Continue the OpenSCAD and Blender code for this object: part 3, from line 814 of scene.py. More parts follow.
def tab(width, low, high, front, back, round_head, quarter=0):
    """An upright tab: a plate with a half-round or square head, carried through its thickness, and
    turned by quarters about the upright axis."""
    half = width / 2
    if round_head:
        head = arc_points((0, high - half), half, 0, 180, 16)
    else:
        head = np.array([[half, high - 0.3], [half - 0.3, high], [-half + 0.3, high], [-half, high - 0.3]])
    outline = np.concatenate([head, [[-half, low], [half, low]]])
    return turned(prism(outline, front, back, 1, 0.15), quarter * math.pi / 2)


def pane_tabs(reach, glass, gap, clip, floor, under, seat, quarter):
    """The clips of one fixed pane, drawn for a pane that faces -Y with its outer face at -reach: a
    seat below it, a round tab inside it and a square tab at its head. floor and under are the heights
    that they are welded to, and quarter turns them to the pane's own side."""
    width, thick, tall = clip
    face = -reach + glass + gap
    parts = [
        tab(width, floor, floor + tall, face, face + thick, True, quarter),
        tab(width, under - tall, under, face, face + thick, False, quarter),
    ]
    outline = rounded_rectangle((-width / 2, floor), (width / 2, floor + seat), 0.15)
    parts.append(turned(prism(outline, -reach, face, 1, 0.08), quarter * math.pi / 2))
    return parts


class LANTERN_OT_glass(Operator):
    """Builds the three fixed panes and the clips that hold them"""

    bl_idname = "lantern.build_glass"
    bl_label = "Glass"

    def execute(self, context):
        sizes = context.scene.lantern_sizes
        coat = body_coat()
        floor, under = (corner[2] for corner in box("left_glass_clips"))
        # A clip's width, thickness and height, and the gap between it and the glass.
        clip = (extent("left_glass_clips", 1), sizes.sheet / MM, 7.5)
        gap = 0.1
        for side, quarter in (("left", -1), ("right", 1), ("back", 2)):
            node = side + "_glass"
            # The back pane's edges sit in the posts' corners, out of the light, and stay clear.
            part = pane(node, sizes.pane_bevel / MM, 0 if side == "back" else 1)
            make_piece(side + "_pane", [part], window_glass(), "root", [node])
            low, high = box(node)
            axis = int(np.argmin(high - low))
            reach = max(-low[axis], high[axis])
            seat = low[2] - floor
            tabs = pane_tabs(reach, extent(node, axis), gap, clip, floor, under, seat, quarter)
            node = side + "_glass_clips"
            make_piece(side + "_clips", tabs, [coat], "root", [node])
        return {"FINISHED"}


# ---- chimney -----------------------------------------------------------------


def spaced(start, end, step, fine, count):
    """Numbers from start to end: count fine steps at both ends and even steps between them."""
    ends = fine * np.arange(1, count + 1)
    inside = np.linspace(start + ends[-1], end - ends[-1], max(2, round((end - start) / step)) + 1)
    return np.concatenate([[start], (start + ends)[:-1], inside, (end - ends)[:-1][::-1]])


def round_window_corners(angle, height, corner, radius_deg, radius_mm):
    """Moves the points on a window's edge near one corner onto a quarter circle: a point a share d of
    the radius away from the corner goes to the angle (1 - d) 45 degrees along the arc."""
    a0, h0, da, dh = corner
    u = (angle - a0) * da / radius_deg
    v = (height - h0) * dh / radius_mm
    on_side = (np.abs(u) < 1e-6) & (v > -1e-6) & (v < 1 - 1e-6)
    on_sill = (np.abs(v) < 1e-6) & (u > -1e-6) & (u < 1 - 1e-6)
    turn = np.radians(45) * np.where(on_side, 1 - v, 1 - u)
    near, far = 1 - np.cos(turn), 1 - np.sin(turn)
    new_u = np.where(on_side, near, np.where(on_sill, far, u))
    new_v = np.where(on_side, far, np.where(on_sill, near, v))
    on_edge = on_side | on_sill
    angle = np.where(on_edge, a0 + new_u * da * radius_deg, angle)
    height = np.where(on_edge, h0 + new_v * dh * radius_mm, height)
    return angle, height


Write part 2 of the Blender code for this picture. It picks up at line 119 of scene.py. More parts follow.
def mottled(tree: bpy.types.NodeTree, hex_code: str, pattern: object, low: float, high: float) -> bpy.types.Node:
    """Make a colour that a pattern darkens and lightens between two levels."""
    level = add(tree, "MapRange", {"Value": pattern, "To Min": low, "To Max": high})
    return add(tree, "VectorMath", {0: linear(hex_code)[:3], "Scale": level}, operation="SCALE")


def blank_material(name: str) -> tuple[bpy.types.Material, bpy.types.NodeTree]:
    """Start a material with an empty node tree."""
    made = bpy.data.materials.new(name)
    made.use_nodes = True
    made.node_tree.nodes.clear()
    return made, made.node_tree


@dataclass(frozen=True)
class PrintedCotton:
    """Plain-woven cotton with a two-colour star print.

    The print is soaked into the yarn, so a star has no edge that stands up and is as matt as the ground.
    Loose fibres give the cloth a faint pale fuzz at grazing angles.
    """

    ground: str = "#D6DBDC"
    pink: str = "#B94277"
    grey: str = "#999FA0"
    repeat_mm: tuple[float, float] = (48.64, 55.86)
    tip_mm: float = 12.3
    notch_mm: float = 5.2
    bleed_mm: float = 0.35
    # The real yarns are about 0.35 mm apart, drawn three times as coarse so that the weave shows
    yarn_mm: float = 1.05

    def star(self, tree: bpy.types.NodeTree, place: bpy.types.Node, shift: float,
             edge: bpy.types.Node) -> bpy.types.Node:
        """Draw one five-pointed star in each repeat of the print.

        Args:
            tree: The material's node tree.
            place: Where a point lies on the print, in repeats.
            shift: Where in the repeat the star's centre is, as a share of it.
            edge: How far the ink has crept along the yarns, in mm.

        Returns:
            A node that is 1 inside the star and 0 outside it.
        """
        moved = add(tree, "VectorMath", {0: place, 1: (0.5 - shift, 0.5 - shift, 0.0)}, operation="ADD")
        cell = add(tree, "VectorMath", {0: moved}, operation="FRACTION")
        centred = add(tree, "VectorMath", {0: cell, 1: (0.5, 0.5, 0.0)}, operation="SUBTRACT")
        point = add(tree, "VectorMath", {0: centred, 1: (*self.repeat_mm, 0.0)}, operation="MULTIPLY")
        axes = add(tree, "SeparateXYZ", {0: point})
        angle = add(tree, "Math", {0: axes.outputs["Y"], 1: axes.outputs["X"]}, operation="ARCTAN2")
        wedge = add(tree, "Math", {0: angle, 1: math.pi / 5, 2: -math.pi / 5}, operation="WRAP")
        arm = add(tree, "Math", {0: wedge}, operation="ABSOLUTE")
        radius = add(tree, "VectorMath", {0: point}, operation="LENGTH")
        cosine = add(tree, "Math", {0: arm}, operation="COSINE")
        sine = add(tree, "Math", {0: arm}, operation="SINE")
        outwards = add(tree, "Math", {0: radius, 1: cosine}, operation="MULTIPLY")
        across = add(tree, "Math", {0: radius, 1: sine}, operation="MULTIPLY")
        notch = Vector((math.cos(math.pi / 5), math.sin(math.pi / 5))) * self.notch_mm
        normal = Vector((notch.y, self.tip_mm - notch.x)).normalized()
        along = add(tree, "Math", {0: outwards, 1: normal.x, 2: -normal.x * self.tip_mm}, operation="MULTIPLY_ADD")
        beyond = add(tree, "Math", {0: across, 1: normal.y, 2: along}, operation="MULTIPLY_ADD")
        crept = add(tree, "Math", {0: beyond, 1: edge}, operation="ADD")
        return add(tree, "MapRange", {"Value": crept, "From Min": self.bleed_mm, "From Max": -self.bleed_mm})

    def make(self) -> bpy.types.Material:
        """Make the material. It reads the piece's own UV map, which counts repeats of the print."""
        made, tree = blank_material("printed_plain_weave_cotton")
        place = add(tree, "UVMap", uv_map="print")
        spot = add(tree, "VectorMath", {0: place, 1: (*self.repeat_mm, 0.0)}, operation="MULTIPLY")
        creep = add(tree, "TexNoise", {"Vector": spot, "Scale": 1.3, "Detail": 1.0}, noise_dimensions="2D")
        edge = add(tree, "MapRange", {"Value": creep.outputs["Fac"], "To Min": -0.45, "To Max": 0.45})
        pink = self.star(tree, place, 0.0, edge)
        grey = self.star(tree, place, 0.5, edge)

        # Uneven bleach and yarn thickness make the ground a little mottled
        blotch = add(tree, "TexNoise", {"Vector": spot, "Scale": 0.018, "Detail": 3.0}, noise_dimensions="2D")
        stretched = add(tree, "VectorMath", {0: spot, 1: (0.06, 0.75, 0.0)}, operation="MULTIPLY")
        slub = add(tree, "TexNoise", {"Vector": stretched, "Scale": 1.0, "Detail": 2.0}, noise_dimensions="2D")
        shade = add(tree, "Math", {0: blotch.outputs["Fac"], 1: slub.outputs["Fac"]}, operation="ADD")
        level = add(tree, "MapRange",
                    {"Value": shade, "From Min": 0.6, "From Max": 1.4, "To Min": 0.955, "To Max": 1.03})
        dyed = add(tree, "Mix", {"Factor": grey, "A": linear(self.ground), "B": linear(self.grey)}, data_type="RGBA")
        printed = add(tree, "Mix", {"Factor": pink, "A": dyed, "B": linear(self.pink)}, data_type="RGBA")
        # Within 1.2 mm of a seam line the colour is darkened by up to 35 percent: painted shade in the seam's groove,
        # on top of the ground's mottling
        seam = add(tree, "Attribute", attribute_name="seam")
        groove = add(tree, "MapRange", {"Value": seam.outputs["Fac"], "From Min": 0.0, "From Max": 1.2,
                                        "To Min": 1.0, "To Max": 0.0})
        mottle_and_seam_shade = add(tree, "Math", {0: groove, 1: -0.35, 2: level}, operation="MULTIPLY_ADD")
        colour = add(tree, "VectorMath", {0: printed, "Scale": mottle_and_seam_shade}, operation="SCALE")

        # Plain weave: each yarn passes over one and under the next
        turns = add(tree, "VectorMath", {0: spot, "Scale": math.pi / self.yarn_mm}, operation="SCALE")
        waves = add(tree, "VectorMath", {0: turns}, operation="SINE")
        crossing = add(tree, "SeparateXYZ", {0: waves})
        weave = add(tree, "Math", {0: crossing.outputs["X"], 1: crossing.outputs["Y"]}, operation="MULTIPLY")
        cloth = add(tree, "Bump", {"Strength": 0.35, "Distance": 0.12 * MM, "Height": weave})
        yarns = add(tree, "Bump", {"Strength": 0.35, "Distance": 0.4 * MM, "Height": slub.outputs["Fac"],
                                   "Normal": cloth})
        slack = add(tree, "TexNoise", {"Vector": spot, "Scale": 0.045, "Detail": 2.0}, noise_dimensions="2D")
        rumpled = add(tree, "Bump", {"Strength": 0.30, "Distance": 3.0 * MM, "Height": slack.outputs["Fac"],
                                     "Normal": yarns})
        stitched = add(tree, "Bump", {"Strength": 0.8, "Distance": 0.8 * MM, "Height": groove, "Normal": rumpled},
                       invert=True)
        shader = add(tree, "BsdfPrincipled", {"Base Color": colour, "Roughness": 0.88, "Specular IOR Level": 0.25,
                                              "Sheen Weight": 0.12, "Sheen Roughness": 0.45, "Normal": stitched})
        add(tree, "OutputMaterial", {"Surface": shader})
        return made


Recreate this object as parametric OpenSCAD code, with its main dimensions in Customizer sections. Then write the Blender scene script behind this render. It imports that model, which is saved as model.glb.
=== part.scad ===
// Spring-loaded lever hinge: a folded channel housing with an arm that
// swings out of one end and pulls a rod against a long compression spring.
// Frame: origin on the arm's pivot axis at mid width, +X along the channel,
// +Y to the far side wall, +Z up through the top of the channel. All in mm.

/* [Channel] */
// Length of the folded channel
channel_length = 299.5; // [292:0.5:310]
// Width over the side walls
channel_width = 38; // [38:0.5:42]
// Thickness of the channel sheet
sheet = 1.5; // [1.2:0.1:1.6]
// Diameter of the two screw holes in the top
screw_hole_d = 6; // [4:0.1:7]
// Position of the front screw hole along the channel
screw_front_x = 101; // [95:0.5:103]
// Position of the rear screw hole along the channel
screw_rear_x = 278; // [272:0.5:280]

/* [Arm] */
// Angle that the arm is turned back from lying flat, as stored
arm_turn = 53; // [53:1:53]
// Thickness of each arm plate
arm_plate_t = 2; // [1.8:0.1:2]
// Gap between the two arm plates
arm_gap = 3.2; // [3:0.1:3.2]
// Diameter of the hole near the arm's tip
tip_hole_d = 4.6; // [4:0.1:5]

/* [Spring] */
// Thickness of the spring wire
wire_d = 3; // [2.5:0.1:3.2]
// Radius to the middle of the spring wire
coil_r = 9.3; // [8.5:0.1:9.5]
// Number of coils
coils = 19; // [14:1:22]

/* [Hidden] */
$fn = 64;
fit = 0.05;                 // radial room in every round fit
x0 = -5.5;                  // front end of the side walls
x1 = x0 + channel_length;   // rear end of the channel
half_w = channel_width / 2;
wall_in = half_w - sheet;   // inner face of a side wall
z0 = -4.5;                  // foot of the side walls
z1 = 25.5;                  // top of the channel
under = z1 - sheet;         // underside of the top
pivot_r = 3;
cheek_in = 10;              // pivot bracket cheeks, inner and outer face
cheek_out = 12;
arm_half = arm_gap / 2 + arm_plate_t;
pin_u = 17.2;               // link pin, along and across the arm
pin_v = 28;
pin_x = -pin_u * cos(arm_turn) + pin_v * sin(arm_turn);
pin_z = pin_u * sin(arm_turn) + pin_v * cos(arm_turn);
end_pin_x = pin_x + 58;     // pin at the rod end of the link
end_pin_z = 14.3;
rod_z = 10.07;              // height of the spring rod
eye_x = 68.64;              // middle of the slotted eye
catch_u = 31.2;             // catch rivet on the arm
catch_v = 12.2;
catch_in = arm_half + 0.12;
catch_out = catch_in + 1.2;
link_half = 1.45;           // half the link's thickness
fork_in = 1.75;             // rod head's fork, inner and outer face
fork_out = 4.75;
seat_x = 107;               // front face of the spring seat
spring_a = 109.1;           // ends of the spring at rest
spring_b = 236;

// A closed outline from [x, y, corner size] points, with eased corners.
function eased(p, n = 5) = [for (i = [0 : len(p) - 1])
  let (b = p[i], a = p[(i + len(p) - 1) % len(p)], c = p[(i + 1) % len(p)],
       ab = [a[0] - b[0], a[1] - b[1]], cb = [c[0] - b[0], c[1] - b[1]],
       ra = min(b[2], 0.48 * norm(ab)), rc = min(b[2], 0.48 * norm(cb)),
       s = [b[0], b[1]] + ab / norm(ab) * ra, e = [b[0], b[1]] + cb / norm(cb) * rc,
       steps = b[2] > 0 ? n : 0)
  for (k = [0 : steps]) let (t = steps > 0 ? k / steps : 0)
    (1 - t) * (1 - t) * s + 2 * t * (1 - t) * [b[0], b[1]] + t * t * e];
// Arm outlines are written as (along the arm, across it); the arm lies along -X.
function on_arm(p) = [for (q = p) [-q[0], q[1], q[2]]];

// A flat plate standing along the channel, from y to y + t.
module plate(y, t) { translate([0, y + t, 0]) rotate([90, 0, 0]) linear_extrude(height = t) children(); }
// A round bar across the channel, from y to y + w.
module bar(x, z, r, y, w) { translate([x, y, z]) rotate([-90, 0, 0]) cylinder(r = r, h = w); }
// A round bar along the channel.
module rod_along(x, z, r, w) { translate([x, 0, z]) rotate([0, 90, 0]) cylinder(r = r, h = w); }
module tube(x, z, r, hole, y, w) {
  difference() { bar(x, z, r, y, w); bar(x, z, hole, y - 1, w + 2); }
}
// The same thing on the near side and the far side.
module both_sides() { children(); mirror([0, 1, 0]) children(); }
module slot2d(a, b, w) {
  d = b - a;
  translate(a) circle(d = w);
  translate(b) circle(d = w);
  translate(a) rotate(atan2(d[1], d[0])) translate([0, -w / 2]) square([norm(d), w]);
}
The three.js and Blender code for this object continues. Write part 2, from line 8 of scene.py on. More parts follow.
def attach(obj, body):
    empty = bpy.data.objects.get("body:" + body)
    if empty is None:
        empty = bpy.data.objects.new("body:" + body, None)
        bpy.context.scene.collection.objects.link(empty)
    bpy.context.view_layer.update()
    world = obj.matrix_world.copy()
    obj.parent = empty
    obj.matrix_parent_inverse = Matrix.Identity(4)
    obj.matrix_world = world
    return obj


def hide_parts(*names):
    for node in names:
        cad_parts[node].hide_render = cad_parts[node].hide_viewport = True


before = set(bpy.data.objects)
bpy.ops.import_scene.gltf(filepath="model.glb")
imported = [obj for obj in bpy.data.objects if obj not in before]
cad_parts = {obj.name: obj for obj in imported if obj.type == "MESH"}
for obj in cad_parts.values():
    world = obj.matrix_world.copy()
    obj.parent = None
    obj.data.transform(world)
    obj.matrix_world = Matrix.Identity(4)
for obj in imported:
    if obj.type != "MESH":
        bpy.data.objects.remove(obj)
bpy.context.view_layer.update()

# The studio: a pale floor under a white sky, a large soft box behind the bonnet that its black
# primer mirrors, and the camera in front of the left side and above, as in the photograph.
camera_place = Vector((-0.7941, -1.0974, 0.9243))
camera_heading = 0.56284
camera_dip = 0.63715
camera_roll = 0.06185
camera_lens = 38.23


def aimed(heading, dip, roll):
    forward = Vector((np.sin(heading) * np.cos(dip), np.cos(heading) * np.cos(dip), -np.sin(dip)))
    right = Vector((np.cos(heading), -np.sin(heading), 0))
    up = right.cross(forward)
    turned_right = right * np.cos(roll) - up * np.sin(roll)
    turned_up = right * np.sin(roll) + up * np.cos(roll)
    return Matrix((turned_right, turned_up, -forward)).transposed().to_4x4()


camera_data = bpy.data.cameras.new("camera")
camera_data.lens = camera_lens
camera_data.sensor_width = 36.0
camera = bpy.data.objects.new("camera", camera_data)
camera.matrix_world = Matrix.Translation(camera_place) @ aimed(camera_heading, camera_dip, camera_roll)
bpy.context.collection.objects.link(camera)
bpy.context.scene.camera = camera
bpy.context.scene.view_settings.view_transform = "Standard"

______

• [Written exercise]: Give back exactly the lines from the line that has "obj.matrix_parent_inverse = Matrix.Identity(4)" to the line that has "before = set(bpy.data.objects)", both included, and leave out all others.

• [Reply]:
    obj.matrix_parent_inverse = Matrix.Identity(4)
    obj.matrix_world = world
    return obj


def hide_parts(*names):
    for node in names:
        cad_parts[node].hide_render = cad_parts[node].hide_viewport = True


before = set(bpy.data.objects)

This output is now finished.